Conventional binders generate formaldehyde upon curing. Heat resistant binders have traditionally been prepared from acrylate or styrene/acrylate copolymers containing N-methylol functionality which generate formaldehyde. Other techniques for the products of heat resistant roofing materials include those described in U.S. Pat. No. 4,539,254 involving the lamination of a fiberglass scrim to a polyester mat thereby combining the flexibility of the polyester with the heat resistance of the fiberglass. These binders also generate formaldehyde. Conventional general purpose binders include formaldehyde-generating urethane and acrylic polymeric resins. These reins are typically the source of substantial quantities (about 200 to 500 ppm or more in the ambient air) of formaldehyde during curing. Formaldehyde has been identified as a hazardous substance and a great deal of attention has been focused in recent years on a substitute binder free of formaldehyde generation. The current limit on formaldehyde concentration in the workplace is about 3 ppm in the ambient air.
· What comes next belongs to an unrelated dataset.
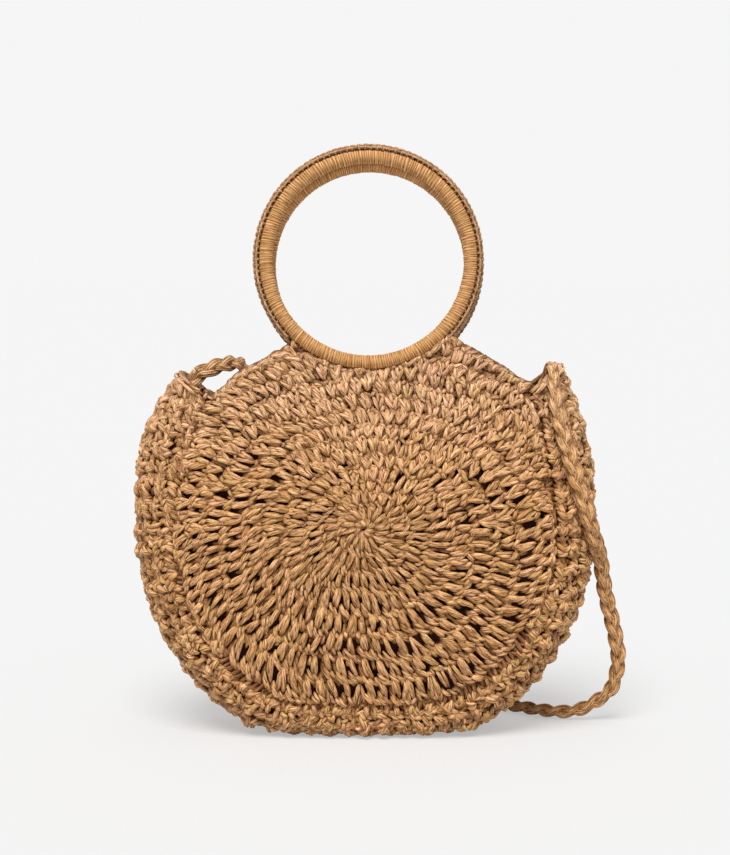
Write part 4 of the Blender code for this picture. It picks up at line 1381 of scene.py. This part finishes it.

The prior art with regard to non-formaldehyde systems has suggested using binders such as urethane polymers and acrylic polymers, as disclosed in Van Norden Morin, U.S. Pat. No. 2,837,462, Baker, Jr., U.S. Pat. No. 4,207,367, Fulmer et al., U.S. Pat. No. 4,381,332 and others. These alternative systems do not appear to have achieved substantial commercial significance.
A need exists for an improved emulsion binder than can be used in heat resistant applications as well as general purpose applications without generating formaldehyde during cure. The preferred heat resistant binders will provide nonwoven fabrics having high tensile strength and heat resistance without generating formaldehyde. The preferred general purpose binder will provide a nonwoven fabric with high wet tensile strength, moisture and solvent resistance, and tear resistance wihtuot generating formaldehyde.